Os trabalhadores da última hora estavam sem fazer nada, desocupados, porque ninguém os havia contratado, mas estavam aguardando o convite. É preciso ser como eles no acolhimento do convite do patrão para trabalhar em sua vinha, acreditando em sua palavra que pagaria o que fosse justo, diferentemente dos primeiros que queriam mais do que o combinado por ter trabalhado mais do que os outros. Assim, somos convidados e convidadas a colocar Deus e seu projeto de amor no centro de nossas vidas, acreditando em sua Palavra.
A parábola é concluída com a expressão “os últimos serão os primeiros, e os primeiros serão os últimos”, e podemos interpretar que por trás dessa afirmação há um convite à conversão. Se não houver uma mudança de mentalidade, da inveja para a alegria, do ciúme para a comunhão, os “primeiros”, os que se acham os melhores, os que se acham “os salvos”, não serão considerados os primeiros diante de Deus, pois suas atitudes não condizem com os valores do Reino, como o patrão deixa transparecer em sua pergunta aos primeiros: “estás com inveja, porque estou sendo bom?”. A inveja é uma péssima companheira, pois desperta em nós o desejo de sermos melhores ou de termos o que não nos pertence, e muitas vezes não nos permite ter atitudes de bondade e de compaixão.
Para nossa alegria, como ouvimos na primeira leitura (Is 55,6-9), Deus afirma que os seus pensamentos não são como os nossos pensamentos e nossos caminhos não são como os seus caminhos (cf. Is 55,8). Ele está aberto para acolher quem Dele se aproxima, quem se converte, quem se volta para o Senhor. Este trecho do livro do profeta Isaías reflete sobre a realidade do povo no exílio da Babilônia, que é de sofrimento e desilusão. Muitas pessoas haviam se desviado do caminho de Deus, abandonando a obediência aos seus mandamentos. O autor apresenta a conversão, a mudança de vida como o caminho de volta para Deus. No sonho e no desejo de voltar do exílio para a terra prometida deveria conter também o motivo principal: a volta para Deus. Ter os mesmos pensamentos e os mesmos caminhos de Deus significa viver diferentemente do ser humano ímpio, que age com maldade, e do ser humano injusto, que não respeita os direitos dos outros. E como já afirmamos anteriormente, Deus é bom e justo. Voltar para Deus significa ser bom e justo a seu exemplo. E por isso precisamos nos perguntar: nós agimos com bondade e justiça em nossas relações com os outros?
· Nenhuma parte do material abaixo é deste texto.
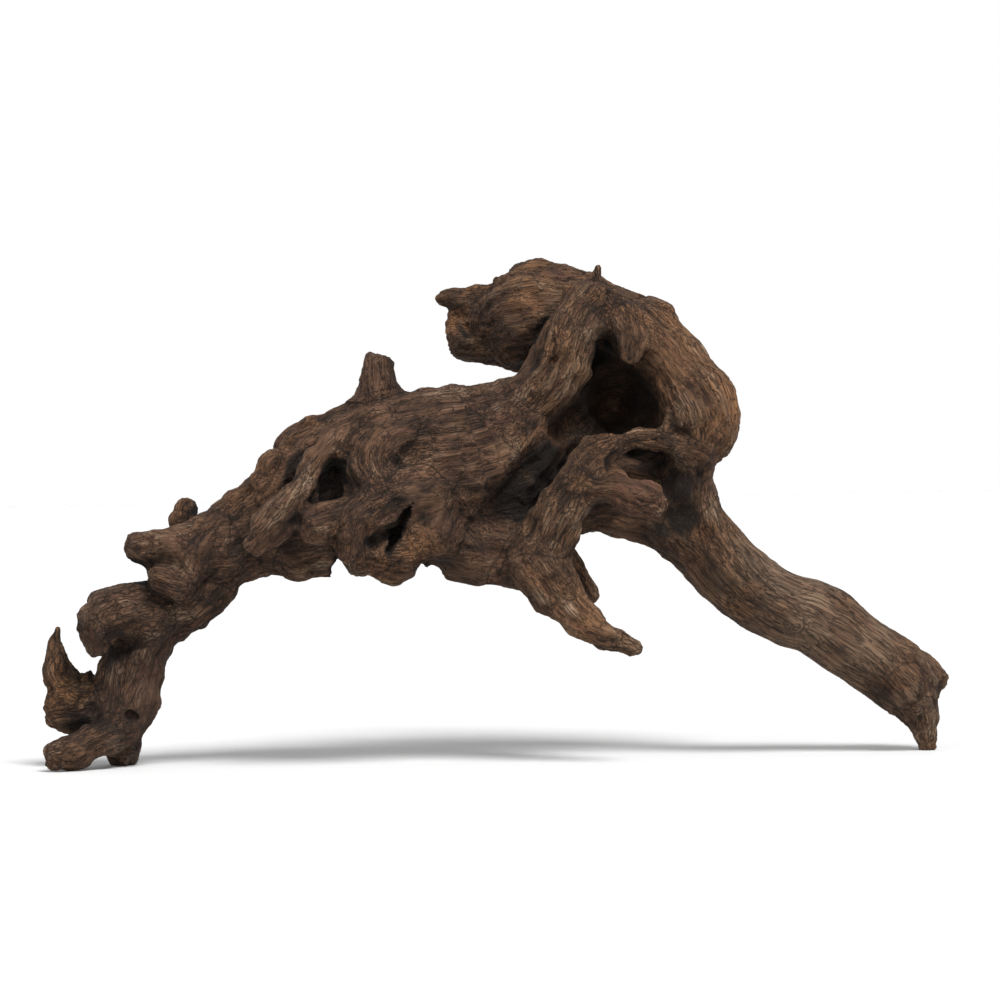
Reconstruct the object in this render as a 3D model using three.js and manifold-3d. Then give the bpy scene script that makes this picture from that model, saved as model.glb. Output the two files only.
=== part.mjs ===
// A piece of aquarium driftwood: an old root that stands like a bridge on two legs, with a hollow
// shoulder, a broken limb behind it, a hooked root in front and a knobbly burl on the trunk.
// Millimetres, +Z up, the front of the piece faces -Y. The origin is on the floor under the middle.
import * as THREE from 'three';
import { mergeVertices } from 'three/addons/utils/BufferGeometryUtils.js';
import Module from 'manifold-3d';

// Driving dimensions.
const LEAN = 0.95; // degrees that the drawn piece is turned about Y to stand level on its feet
const NOD = 2.0; // degrees that it is tipped back about X
const FORK_GAP = 0.3; // clearance between two pieces where a fork is parted
const STEPS_PER_SPAN = 5; // round segments between two points of a limb
const SETTLE_ROUNDS = 2; // times that the facets' points are evened out over the skin
const FACETS_KEPT = 0.46; // share of the facets that is left once the flattest are merged
const LENGTH_COST = 0.002; // what merging along an edge costs for its length, beside how it bends the skin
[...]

Já na segunda leitura (Fl 1,20c-24.27a) o assunto principal é o dilema enfrentado por Paulo devido o seu olhar para a escolha de duas coisas muito importantes: estar com Cristo após a morte e estar com os irmãos em vida. Ao escrever a Carta Paulo está na prisão e sabe do risco de morte que pode experimentar a qualquer momento. Porém, suas palavras demonstram que não está com medo, pois a experiência de amor por Cristo é tão forte que nada mais é importante: “para mim, o viver é Cristo e o morrer é lucro”. Morrer para estar com Cristo seria uma grande alegria, mas Paulo sabe que sua presença junto aos irmãos das comunidades é de suma importância, pois foi o próprio Jesus que o enviou lá para essa missão. Em qualquer uma das escolhas, a centralidade de Paulo não está no apego à sua vida, mas em Jesus Cristo. Este grande exemplo de discípulo missionário nos ensina a deixarmos de lado nossos interesses pessoais, nossa mania de grandeza, de querer ser os primeiros por ser os melhores, nosso medo da morte, para colocar Cristo em primeiro lugar. E para isso pode nos ajudar a pergunta: os meus interesses são os interesses de Cristo?
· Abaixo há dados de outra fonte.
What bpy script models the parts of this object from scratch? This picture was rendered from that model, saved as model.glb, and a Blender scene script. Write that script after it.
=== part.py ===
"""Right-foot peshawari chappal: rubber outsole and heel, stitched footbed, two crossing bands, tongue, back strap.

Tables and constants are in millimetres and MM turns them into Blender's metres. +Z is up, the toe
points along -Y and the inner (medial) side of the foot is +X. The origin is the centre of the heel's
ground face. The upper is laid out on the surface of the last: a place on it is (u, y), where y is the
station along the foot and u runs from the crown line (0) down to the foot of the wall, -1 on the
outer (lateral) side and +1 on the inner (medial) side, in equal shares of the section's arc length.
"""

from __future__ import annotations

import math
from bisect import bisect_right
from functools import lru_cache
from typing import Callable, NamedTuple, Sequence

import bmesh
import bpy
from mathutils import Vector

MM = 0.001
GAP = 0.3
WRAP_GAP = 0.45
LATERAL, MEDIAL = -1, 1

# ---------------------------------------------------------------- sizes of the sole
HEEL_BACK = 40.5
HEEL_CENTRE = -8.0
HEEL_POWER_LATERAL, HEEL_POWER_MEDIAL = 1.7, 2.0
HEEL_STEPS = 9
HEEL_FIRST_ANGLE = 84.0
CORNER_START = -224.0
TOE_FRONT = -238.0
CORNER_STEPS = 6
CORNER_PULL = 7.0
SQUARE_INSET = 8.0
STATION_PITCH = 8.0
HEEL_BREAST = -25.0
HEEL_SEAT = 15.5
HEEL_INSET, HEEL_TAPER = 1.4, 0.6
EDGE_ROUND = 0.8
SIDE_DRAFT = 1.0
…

Vivemos num mundo fortemente marcado pela ganância, pela arrogância, por lutas para imposição de ideias, por preconceitos, pelo feminicídio... Todas essas são que deixam transparecer a escolha de valores que sobressaem quando o outro é visto como inferior. Nessa realidade, que o Senhor ilumine nossos caminhos para termos a força necessária para sairmos do centro, com nossa forma de ver e de julgar, para ver e julgar como Deus, como diz o salmista: “O Senhor é muito bom para com todos” (v. 9) e “é justo o Senhor em seus caminhos” (v.17).